# Tru Oil Finish



## Tarbender

So for the last 10 or 15 years I've been using a traditional nitro finish on all my builds. I've seen a lot of talk and some nice builds on the Reranch site using Tru Oil, so I decided to try it. It was very easy to work with and the were no noxious fumes to worry about and the application seemed straight forward and there was not a long curing period... But, I have to say, I'm not displeased but try as I might, I just couldn't get a really glossy nitro finish that I'm used to seeing. Still, I don't think this turned out that badly:











And maybe the satin look might work well with raw mahogany. Any thoughts/suggestions?


----------



## Tarbender




----------



## knight_yyz

The guitar loks great, but if you want super shiny you have to use some elbow grease. 

You have to grain fill, and wet sand and wet sand.... It's a lot of work but it isn't hard work. I use the micro mesh pads, start at 1200 and work up to 10000. Then hand buff with terry cloth towel and your favorite car polish. I haven't got to the final polish stage. Just letting the truoil cure for a bit. It polishes better when it "hardens". 
On this guitar I put down a coat of Tung oil, let it cure for a week, then a few coats of shellac as i didn't want to grain fill. The shellac is an excellent grain filler. Truoil glides on much better as well. This is my second tru oil attempt. Learned a lot from my first try


----------



## BGood

Wow Tarbender ! I feel like I want to caress it. I love it !


----------



## TVvoodoo

I know if you spray it, it's a bit easier to glossy results too... but you will have a search to find it in aerosol cans anymore, I think. They are supposedly reformulating it. my spray tru-oil results on a tele body.

Granted, It's not any glossier than yours now that I look at it and it looks like you did grain filling to me, and that mahogany is pretty as a picture. 

I would have benefited from more grain filling prep work on my tele below.
did you do the neck of your paul too? I do love the feel of my tele neck with hand rubbed tru oil


----------



## Tarbender

Thanks for the comments and suggestions. I did grain fill with a slurry of TruOil and sanding residue and that worked out nicely. I went the TrOil route because I didn't want to spray but I knew I had that option with a Prevail unit from HomeDepot. I'm thinking that maybe I didn't take into account the high humidity over the last week which could have retarded the curing process. I'll wait another couple of weeks and try polishing again. 

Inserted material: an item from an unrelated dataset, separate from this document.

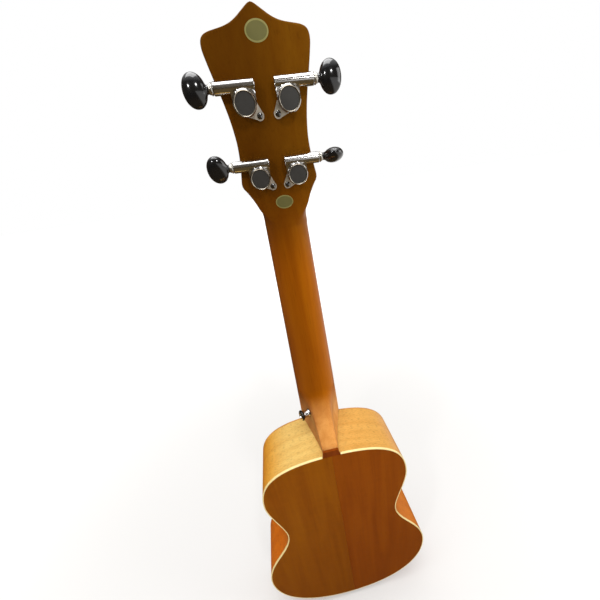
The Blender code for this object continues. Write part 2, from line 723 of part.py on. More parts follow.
def make_post(name, side, parent):
    """The string post with its gear: 14 square-cut teeth on a wheel inside the housing."""
    middle = gear_y()
    top = -HEAD_THICK - VENEER_THICK - GLUE - POST_REACH
    wheel_low = middle - GEAR_THICK / 2
    wheel_high = middle + GEAR_THICK / 2
    root = GEAR_RADIUS - TOOTH_REACH
    profile = (
        (0, wheel_high), (root, wheel_high), (root, wheel_low), (POST_RADIUS, wheel_low), (POST_RADIUS, top + 0.0060),
        (POST_RADIUS * 0.82, top + 0.0048), (POST_RADIUS * 0.82, top + 0.0028), (POST_RADIUS, top + 0.0016),
        (POST_RADIUS, top + 0.0006), (POST_RADIUS * 0.8, top), (0, top),
    )
    post = turned(f"post_{name}", profile, "chrome", parent, along_y(0, 0, 0), 20)
    pitch = 2 * pi / GEAR_TEETH
    outline = []
    for tooth in range(GEAR_TEETH):
        centre = pitch * (tooth + 0.5)
        for radius, share in ((root - 0.0002, -0.23), (GEAR_RADIUS + TOOTH_REACH, -0.14),
                              (GEAR_RADIUS + TOOTH_REACH, 0.14), (root - 0.0002, 0.23)):
            angle = centre + share * pitch
            outline.append((radius * sin(angle), radius * cos(angle)))
    teeth = plate(f"teeth_{name}", outline, wheel_low + 0.0001, GEAR_THICK - 0.0002, None, parent)
    boolean(post, flipped(teeth, side), "UNION")
    hole = turned(
        f"string_hole_{name}", ((0.0007, 0.006), (0.0007, -0.006)), None, parent,
        Matrix.Translation((0, top + 0.0038, 0)) @ Matrix.Rotation(pi / 2, 4, "Y"), 8,
    )
    boolean(post, hole)
    return flipped(post, side)


def make_worm(name, side, parent):
    """The button's shaft, with a worm that drives the gear one tooth a turn."""
    start = TUBE_INNER_END + HOUSING_WALL + RUN
    end = BUTTON_GAP + 0.0100
    worm_half = 0.0052
    collar = TUBE_OUTER_END + RUN
    place = (gear_y(), GEAR_TO_WORM)
    profile = (
        (0, end), (SHAFT_RADIUS, end), (SHAFT_RADIUS, BUTTON_GAP - RUN), (0.0030, BUTTON_GAP - RUN),
        (0.0030, collar), (SHAFT_RADIUS, collar), (SHAFT_RADIUS, worm_half + 0.0003), (WORM_SHANK, worm_half),
        (WORM_SHANK, -worm_half), (SHAFT_RADIUS, -worm_half - 0.0003), (SHAFT_RADIUS, start), (0, start),
    )
    shaft = turned(f"worm_{name}", profile, "chrome", parent, along_x(0, *place), 12)
    lead = 2 * pi * GEAR_RADIUS / GEAR_TEETH
    steps = 10
    turns = 2
    rings = []
    for i in range(int(turns * steps) + 1):
        turn = i / steps - turns / 2
        angle = -pi / 2 + 2 * pi * turn
        x = lead * turn
        ring = []
        for radius, shift in ((WORM_SHANK - 0.0003, -0.00050), (WORM_RADIUS + TOOTH_REACH, -0.00024),
                              (WORM_RADIUS + TOOTH_REACH, 0.00024), (WORM_SHANK - 0.0003, 0.00050)):
            ring.append((x + shift, place[0] + radius * cos(angle), place[1] + radius * sin(angle)))
        rings.append(ring)
    bm = bmesh.new()
    loft(bm, rings)
    thread = add(f"thread_{name}", mesh_from(f"thread_{name}", bm), None, parent)
    boolean(shaft, flipped(thread, side), "UNION")
    return flipped(shaft, side)


def make_button(name, side, parent):
    """The oval button, hollow for its shaft, turned to where it was left."""
    bm = bmesh.new()
    rings = []
    shares = ((0.0, 0.28, 0.55), (0.07, 0.28, 0.55), (0.12, 0.42, 0.62), (0.20, 0.67, 0.78), (0.32, 0.88, 0.92), (0.54, 1.0, 1.0),
              (0.76, 0.88, 0.88), (0.89, 0.65, 0.65), (0.96, 0.41, 0.41), (1.0, 0.14, 0.14))
    for along, wide, thick in shares:
        ring = []
        for i in range(16):
            angle = 2 * pi * i / 16
            y = wide * BUTTON_WIDE / 2 * cos(angle)
            z = thick * BUTTON_THICK / 2 * sin(angle)
            ring.append((BUTTON_GAP + along * BUTTON_LONG, y, z))
        rings.append(ring)
    loft(bm, rings)
    bm.transform(Matrix.Rotation(BUTTON_TURNS[name], 4, "X"))
    bm.transform(Matrix.Translation((0, gear_y(), GEAR_TO_WORM)))
    button = add(f"button_{name}", mesh_from(f"button_{name}", bm), "black_plastic", parent)
    socket = turned(
        f"socket_{name}", ((SHAFT_RADIUS + GLUE, 0.0100 + GLUE), (SHAFT_RADIUS + GLUE, -0.002)), None, parent,
        along_x(BUTTON_GAP, gear_y(), GEAR_TO_WORM), 12,
    )
    boolean(button, flipped(socket, side))
    return flipped(button, side)


def make_bushing(name, parent):
    """The threaded bushing and its washer, from the front of the head, with the post running through it."""
    face = -HEAD_THICK - VENEER_THICK - 2 * GLUE
    rim = face - BUSHING_HIGH
    back = -0.0010
    bore = POST_RADIUS + RUN
    wide = BUSHING_RADIUS + BUSHING_RIM
    outline = [(BUSHING_RADIUS, back), (BUSHING_RADIUS, face), (wide, face), (wide, rim + BUSHING_HIGH / 3),
               (BUSHING_RADIUS + 0.0002, rim), (bore, rim), (bore, back)]
    bm = bmesh.new()
    steps = 18
    rows = []
    for i in range(steps):
        angle = 2 * pi * i / steps
        rows.append([bm.verts.new((r * cos(angle), y, r * sin(angle))) for r, y in outline])
    for i in range(steps):
        first, second = rows[i], rows[(i + 1) % steps]
        for j in range(len(outline)):
            k = (j + 1) % len(outline)
            bm.faces.new((first[j], first[k], second[k], second[j]))
    return add(f"bushing_{name}", mesh_from(f"bushing_{name}", bm), "chrome", parent)


def make_tuner_screw(name, side, parent):
    """The round-headed wood screw through the ear."""
    head = GLUE + EAR_THICK + GLUE
    shank, thread = TUNER_SCREW
    profile = ((0, head + 0.0010), (shank, head + 0.0009), (0.0021, head + 0.0004), (0.0022, head), (shank, head),
               (shank, -0.0002), (thread, -GLUE), (thread, -0.0065), (0, -0.0080))
    screw = turned(
        f"tuner_screw_{name}", profile, "chrome", parent,
        along_y(EAR_PLACE[0], 0, EAR_PLACE[1]), 10,
    )
    return flipped(screw, side)


def make_tuners(neck):
    for name, (x, up) in TUNER_PLACES.items():
        side = 1 if x > 0 else -1
        parent = empty(f"tuner_{name}", (x, 0, up), parent=HEAD)
        make_housing(name, side, parent)
        make_cover(name, side, parent)
        make_post(name, side, parent)
        make_worm(name, side, parent)
        make_button(name, side, parent)
        make_bushing(name, parent)
        make_tuner_screw(name, side, parent)
        pilot = turned(
            f"pilot_{name}", ((TUNER_SCREW[1] + GLUE, 0.002), (TUNER_SCREW[1] + GLUE, -0.0085)), None, parent,
            along_y(EAR_PLACE[0], 0, EAR_PLACE[1]), 10,
        )
        boolean(neck, flipped(pilot, side))


# Strings, strap button and end pin.

def string_route(name):
    """From the groove in the bridge over the saddle and the nut to the post, and round it."""
    radius = STRING_RADII[name]
    across = string_place(name, SADDLE_SPACING)
    at_nut = string_place(name, NUT_SPACING)
    lift = radius + GLUE
    saddle_y = TOP_Y - SADDLE_TOP - lift
    low = SADDLE_Z - BRIDGE_LONG * 0.6
    nut_high = NUT_Z - NUT_LONG / 2 + NUT_LONG
    nut_y = TOP_Y - GLUE - NUT_HIGH - lift
    x, up = TUNER_PLACES[name]
    side = 1 if x > 0 else -1
    ring = POST_RADIUS + radius + RUN
    out = -HEAD_THICK - VENEER_THICK - 2 * GLUE - BUSHING_HIGH - 5 * GLUE
    route = [
        (across, string_anchor_y(), low),
        (across, string_anchor_y(), SADDLE_Z - 2.2 * SADDLE_THICK),
        (across, saddle_y, SADDLE_Z - SADDLE_THICK / 2 - GLUE),
        (across, saddle_y, SADDLE_Z + SADDLE_THICK / 2),
        (at_nut, nut_y, nut_high - NUT_LONG),
        (at_nut, nut_y, nut_high + GLUE),
    ]
    steps = 8
    turns = 1.5
    for i in range(int(turns * steps) + 1):
        angle = 2 * pi * i / steps
        wrap = out - 0.0034 + 2.2 * radius * i / steps
        route.append(head_point(x - side * ring * cos(angle), up + ring * sin(angle), wrap))
    return route


def make_strings():
    for name, radius in STRING_RADII.items():
        data = poly_curve(f"string_{name}", [string_route(name)], "3D", False)
        data.bevel_depth = radius
        data.bevel_resolution = 1
        data.use_fill_caps = True
        bm = curve_mesh(f"string_{name}", data)
        add(f"string_{name}", mesh_from(f"string_{name}", bm), "string")


def button_profile(top):
    """A strap button: a broad dome, a narrow waist and a foot, above its seat at height 0."""
    return (
        (0.0023, top - 0.0014), (0.0025, top - 0.0002), (PIN_BUTTON - 0.0016, top), (PIN_BUTTON - 0.0004, top - 0.0007),
        (PIN_BUTTON, top - 0.0018), (PIN_BUTTON - 0.0010, top - 0.0029), (PIN_WAIST, top - 0.0044),
        (PIN_WAIST, 0.0018), (PIN_WAIST + PIN_FLARE, 0.0004), (PIN_WAIST + PIN_FLARE, 0),
    )


def heel_side(y, z):
    """How far out the heel's treble side is at this depth and height."""
    return crossing([(point.x, TOP_Y + point.y) for point in neck_side(z)], 1, y)[0]


def make_strap_button(neck):
    """The button on the heel's treble side, with the wood screw that holds it."""
    z = JOINT_Z + STRAP_RISE
    y = TOP_Y + STRAP_DEPTH
    reach = PIN_WAIST + PIN_FLARE
    spots = ((-reach, 0), (reach, 0), (0, -reach), (0, reach))
    front, back, low, high = (heel_side(y + deeper, z + lift) for deeper, lift in spots)
    across = max((front + back) / 2, (low + high) / 2)
    lean = atan2(front - back, 2 * reach)
    rise = atan2(low - high, 2 * reach)
    away = max(across - (front + back) / 2, across - (low + high) / 2, heel_side(y, z) - across, 0) + GLUE
    place = Matrix.Translation((across, y, z)) @ Matrix.Rotation(lean, 4, "Z") @ Matrix.Rotation(-rise, 4, "Y")
    seat = place @ along_x(away, 0, 0)
    foot = turned("strap_button", (*button_profile(PIN_LONG), (0, 0)), "chrome", None, seat, 18)
    bore = turned("strap_bore", ((0.0014 + GLUE, 0.02), (0.0014 + GLUE, -0.002)), None, None, seat, 10)
    boolean(foot, bore)
    head = PIN_LONG - 0.0014 + GLUE
    profile = ((0, head + 0.0008), (0.0012, head + 0.0008), (0.0020, head), (0.0014, head), (0.0014, 0.0),
               (0.0012, -0.0004), (0.0012, -0.0125), (0, -0.0145))
    turned("strap_screw", profile, "chrome", None, seat, 10)
    pilot = turned("strap_pilot", ((0.0014 + GLUE, 0.004), (0.0014 + GLUE, -0.0155)), None, None, seat, 10)
    boolean(neck, pilot)


def make_end_pin():
    """The tapered pin pressed into the tail block, with a button like the strap button's."""
    turn = Matrix.Translation((0, PIN_Y, TAIL_Z)) @ Matrix.Rotation(pi, 4, "X")
    button = button_profile(PIN_LONG)[2:-1]
    foot = (PIN_WAIST + PIN_FLARE, GLUE)
    profile = ((0, PIN_LONG), *button, foot, (PIN_SHANK, GLUE), (PIN_SHANK * 0.94, -0.0120), (0, -0.0125))
    turned("end_pin", profile, "chrome", None, turn, 18)


clear_scene()
PARTS = collection("ukulele")
CUTTERS = collection("cutters")
HEAD = empty("head", (0, HEAD_Y, NUT_Z), (-HEAD_TILT, 0, 0))
make_plates()
tail_hole = make_sides()
make_linings()
make_blocks(tail_hole)
make_braces()
make_bridge()
neck_body = make_neck()
make_heel_cap()
make_fingerboard()
make_tuners(neck_body)
make_strings()
make_strap_button(neck_body)
make_end_pin()
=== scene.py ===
"""A concert ukulele: fine shapes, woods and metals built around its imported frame."""

import json
from math import cos, pi, radians, sin

import bmesh
import bpy
from bpy.props import FloatProperty, FloatVectorProperty, IntProperty, PointerProperty
from bpy.types import NodeSocket, Operator, Panel, PropertyGroup
from mathutils import Matrix, Vector
from mathutils.geometry import interpolate_bezier


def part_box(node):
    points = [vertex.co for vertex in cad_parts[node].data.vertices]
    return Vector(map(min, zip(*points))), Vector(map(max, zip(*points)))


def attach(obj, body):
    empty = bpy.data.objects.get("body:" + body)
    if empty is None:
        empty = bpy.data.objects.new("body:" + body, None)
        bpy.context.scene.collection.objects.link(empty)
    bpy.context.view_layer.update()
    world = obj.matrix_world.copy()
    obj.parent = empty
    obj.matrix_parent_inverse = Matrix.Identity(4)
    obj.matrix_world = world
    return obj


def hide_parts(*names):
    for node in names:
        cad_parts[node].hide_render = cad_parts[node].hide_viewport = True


bl_info = {
    "name": "Concert Ukulele",
    "version": (1, 0, 0),
    "blender": (4, 5, 0),
    "location": "3D View > Sidebar > Ukulele",
    "description": "Builds the fine shapes and finishes of a concert ukulele around its frame",
    "category": "Add Mesh",
}

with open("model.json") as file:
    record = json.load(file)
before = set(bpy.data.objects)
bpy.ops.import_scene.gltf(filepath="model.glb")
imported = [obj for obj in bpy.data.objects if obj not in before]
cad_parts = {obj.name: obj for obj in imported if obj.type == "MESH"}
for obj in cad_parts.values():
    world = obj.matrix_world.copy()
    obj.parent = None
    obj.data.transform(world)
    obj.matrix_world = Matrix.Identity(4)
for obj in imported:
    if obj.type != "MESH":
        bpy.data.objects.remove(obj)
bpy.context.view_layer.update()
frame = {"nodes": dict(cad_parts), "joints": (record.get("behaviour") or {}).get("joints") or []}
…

I only did the top in TruOil, the rest, back/sides/neck was done with Nitro some time ago and has been naturally reliced from playing.


----------



## Granny Gremlin

I have used tung oil on all by builds/projects since forever. The key to the glossiest finish possible with oil (any oil, and realising that it will NEVER be as glossy as lacquer) is just a millions coats and steel wool buffing. I do not find grain fill to be necessary, but if you did stain, then oiling and sanding back will give you a head start on the gloss. Otherwise slap on the first 2 coats as thick as you can. Elbow grease is the ticket here; heat and friction work it deeper into the wood and give you that depth of grain. Minimum 24 hours between those first few coats and no buffing with 0000 steel wool until the third; need to build up the base first. Then do a coat a day (some days if you get one in early and late it can be 2) with a light wool buff before every one for the next week or so. You can even keep going though it does become a matter of diminishing returns (as regards additional gloss per coat) after a week and half or so depending on the surface. 

Lucky for me I tend to prefer matte or semi-gloss finishes vs super high gloss ones.


----------